The kettle I use has preset temperature settings (the Breville IQ Kettle, I’ve had it for 2+ years and it’s still going strong with daily use!) and I use the lowest temperature setting which is meant for green teas, 175°F (80°C). After the kettle has finished reaching the temperature, I let the water sit for about 5 minutes prior to pouring the water into my teapot. If you have a standard kettle that only boils (100°C/212°F) water, you’ll want to let the water sit for longer to cool down – open the lid or taking off the lid will help the water cool down faster.

Lowering the temperature of the water reduces the likelihood of scalding or burning the tea leaves and causing a bitter flavour. Some companies will provide steeping recommendations, but I find sometimes that their recommended water temperature is too high given the fact that there’s a longer steeping period for the blooming tea to fully open.

Each blooming tea will steep for a different amount of time, I consider it to be ready when the ball has opened up and the flowers have ‘bloomed’ as well – some blooming teas will have the flowers floating up to the surface. Often the process of blooming can take up to 5 minutes or more. I find that blooming teas with a white tea base are far more forgiving and less likely to result in a bitter cup of tea than one with green tea base. Blooming teas can also be resteeped! Because the flavours come from the tea leaves and blossoms, there’s generally no added flavouring and the tea leaves can be resteeped usually once or twice. The flavouring may be a bit weaker than the initial steep, but you can get more bang for your buck by resteeping the tea leaves.

Trader Joe’s Organic Pomegranate White Tea

Organic Pomegranate White Tea by Trader Joe’s
White Tea / Flavoured
$2.49USD for 30g (1oz), 20 sachets

First Impressions

Organic Pomegranate White Tea was one of my purchases from my cross-border tea haul trip back in September (I’m almost done reviewing those teas, I swear). Organic Pomegranate White Tea is one of my Trader Joe’s finds, and came in a cardstock box. Each tea bag comes individually wrapped in clear plastic and there’s two staples with each sachet – one on the bag itself and the other on the tag. Not impressed.

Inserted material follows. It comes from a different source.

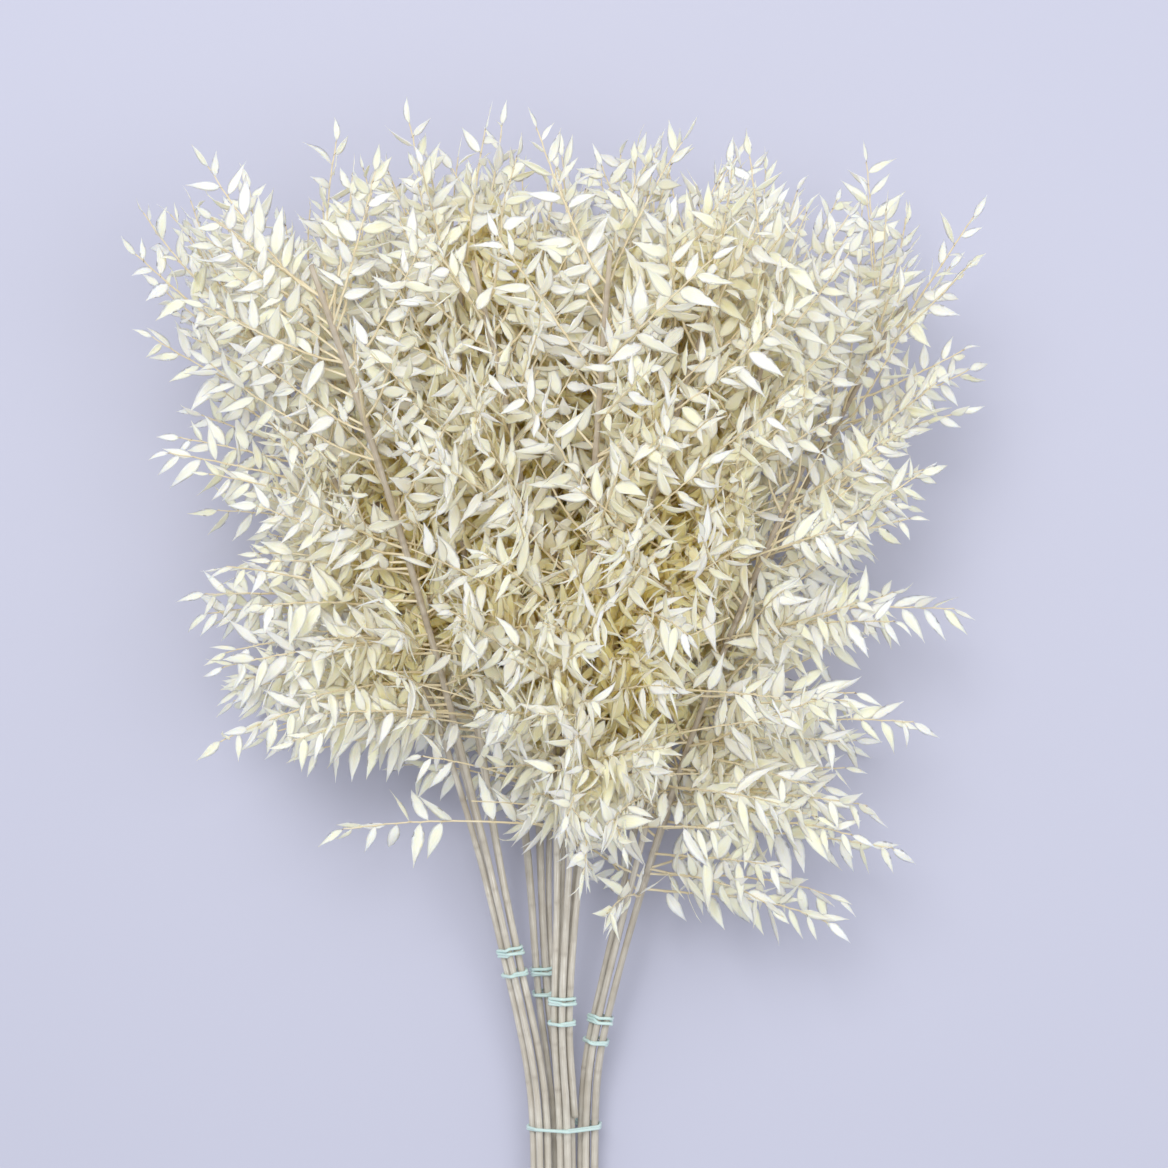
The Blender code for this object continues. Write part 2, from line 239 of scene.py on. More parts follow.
def calculate(tree, operation, *values, clamp=False):
    """The result of a Math node."""
    return add(tree, "Math", enumerate(values), operation=operation, use_clamp=clamp).outputs[0]


def blend_colours(tree, share, low, high):
    """low where share is 0 and high where it is 1."""
    return add(tree, "Mix", {0: share, 6: low, 7: high}, data_type="RGBA").outputs[2]


def attribute(tree, name):
    """A node that reads one of the mesh's own attributes."""
    return add(tree, "Attribute", attribute_name=name, attribute_type="GEOMETRY")


# %% Cloudy tone and fibres
def build_cloud_group():
    """Soft patches of light and dark."""
    group, given, out = new_group(
        "cloudy_tone",
        {"Place": ("Vector", None), "Size": ("Float", 0.02), "Contrast": ("Float", 2.0)},
        {"Mask": "Float"},
    )
    scale = calculate(group, "DIVIDE", 1.0, given.outputs["Size"])
    clouds = add(
        group,
        "TexNoise",
        {"Vector": given.outputs["Place"], "Scale": scale, "Detail": 3.0, "Roughness": 0.55},
    )
    centred = calculate(group, "SUBTRACT", clouds.outputs[0], 0.5)
    spread = calculate(group, "MULTIPLY_ADD", centred, given.outputs["Contrast"], 0.5, clamp=True)
    group.links.new(spread, out.inputs["Mask"])
    return group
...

That said, the tea itself smells lovely. I can smell hibiscus, lemongrass, and pomegranate – all very nice fragrances. The ingredients in Organic Pomegranate White Tea are: white tea, hibiscus flowers, lemongrass, natural flavours, pomegranate extract, natural orange flavour, natural lemon flavour, and other natural flavours (all organic). Fun fact, Organic Pomegranate White Tea is sold in Trader Joe’s (American company) but is a product of Canada (where I live).

Preparation

Trader Joe’s recommends steeping Organic Pomegranate White Tea in boiling water (100°C/212°F) for 3 to 5 minutes. My initial steep of Organic Pomegranate White Tea was for 5 minutes.

First Taste

Organic Pomegranate White Tea steeps to a beautiful dark pink, many thanks to the hibiscus in the blend. The first thing I notice about this white tea blend is the tartness. I think we can thank the hibiscus for that. Other flavours that I can make out is sweetness, floral notes, and a fruity flavour that does remind me of pomegranate (perhaps suggested since it’s in the name?). I find myself searching for the white tea base, I can’t taste white tea because the other flavours are quite overwhelming and powerful in comparison.

A Second Cup?

I attempted to resteep Organic Pomegranate White Tea and found that the flavour was very poor compared to the initial steep. I would recommend steeping Organic Pomegranate White Tea just the one time.

My Overall Impression

I thought that Trader Joe’s Organic Pomegranate White Tea was just okay. The thing that really bothers me the most about Organic Pomegranate White Tea is the sheer amount of packaging. The cardstock box is okay, because that will go in recycling, but the individual clear plastic packaging around each tea bag is unnecessary – along with those staples! Staples aren’t biodegradable, so if you’re looking to pop the tea into your green waste bin when you’re done, there’s an extra step to remove the staples in order to be environmentally friendly. That said, the flavour of the tea is really nice and I think its great – it’d be fantastic as an iced tea because of the fruity tartness, but Organic Pomegranate White Tea does fail from an environmental standpoint.